The much-talked about Radio Amnesty, launched this week by the BBC and some commercial radio groups, has been called "the closest things to a con" by the CEO of UKRD.

“I am not about to have UKRD’s name tarnished by this shabby little campaign. Misleading people is not appropriate and we will have no part in it," says William Rogers.

The group has refused to broadcast the radio scrappage advertising campaign on any of its fifteen radio stations, including Spire FM, Minster FM and County Sound, describing it as “morally and ethically suspect.”

“We are not prepared to encourage any of our listeners to go and replace their perfectly satisfactory analogue radio set with a DAB one which may not be able to pick up a DAB signal at all and if it can, it may be a signal which may be wholly inadequate. Even worse, the very station that the listener may have heard the advertisement on may not be on DAB or even have a DAB future,” said Rogers, UKRD’s Chief Executive Officer.

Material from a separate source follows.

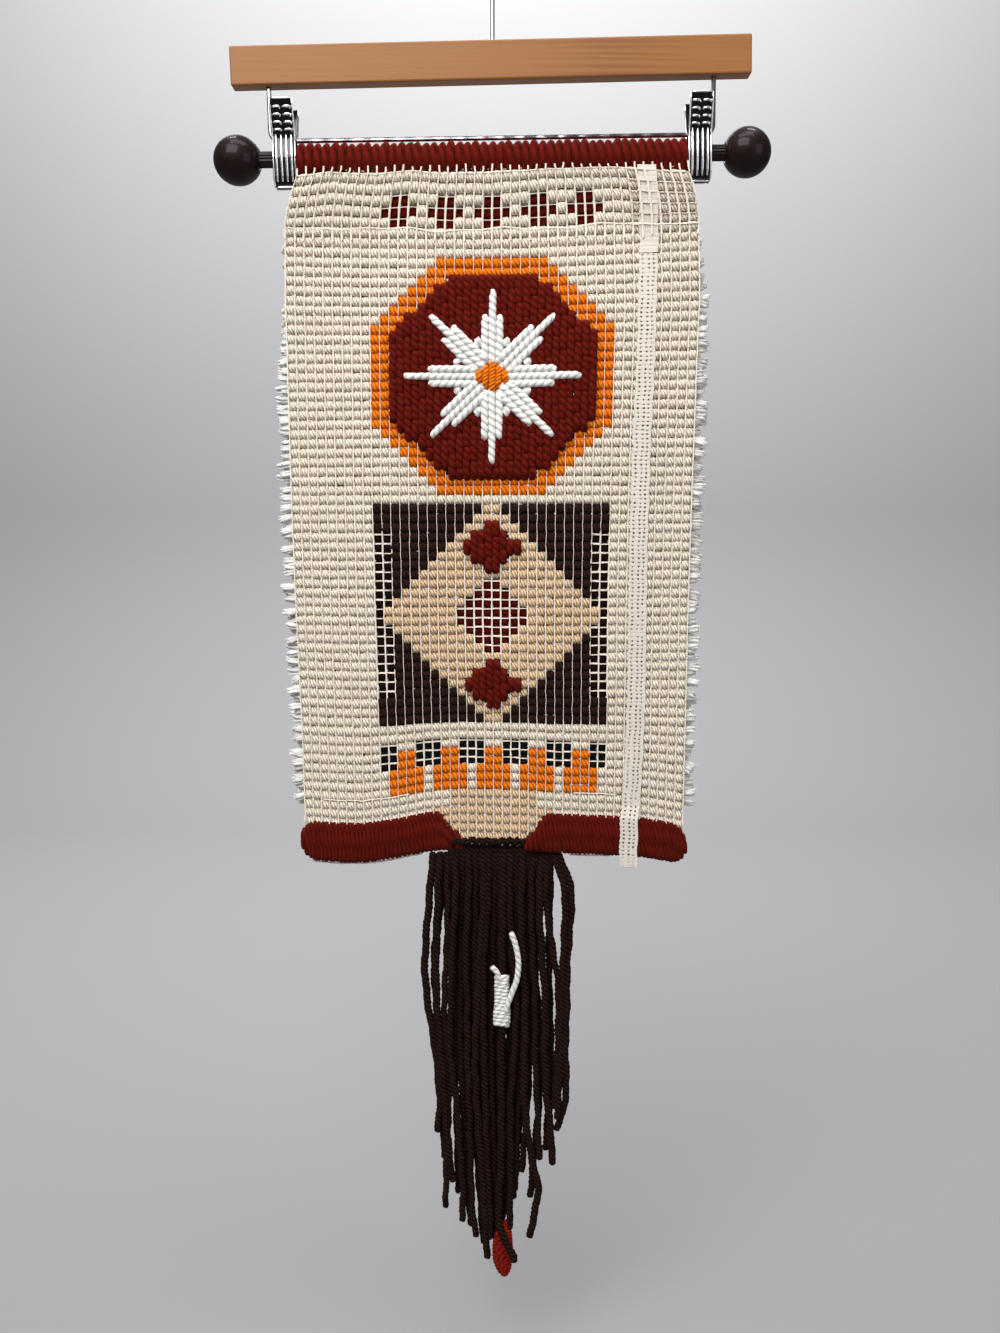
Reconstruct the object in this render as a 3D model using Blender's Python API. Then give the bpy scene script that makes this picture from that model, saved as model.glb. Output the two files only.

“This is absolutely appalling and one has to question both the moral and ethical basis for running such a campaign.”

He condemned the campaign as “the closest thing to a con” that the radio sector has got itself involved in and launched a broadside against the BBC for allowing itself to promote the purchase of radio sets that may be totally useless for many of the people buying them.

“It is quite extra-ordinary that both the BBC and some parts of the commercial sector should broadcast a proposition which both know to be fundamentally flawed in many parts of the country. At a time when people are concerned about making best use of every penny they have, for those same people to be urged to scrap their FM/AM sets in favour of a DAB set that might not even work in their area is disgraceful.

"Many parts of the country have no signal, others where a signal does exist find it to be unsatisfactory and far less effective than FM, and many stations presently listened to by the public won’t even be available on DAB, as the Government has made a complete lash-up of the migration path chosen.”

Rogers also confirmed that he is considering reporting the campaign to the Advertising Standards Authority and the BBC Trust, claiming that it is “blatantly misleading and an encouragement to spend money on something that is potentially a waste of a purchase in many parts of the country.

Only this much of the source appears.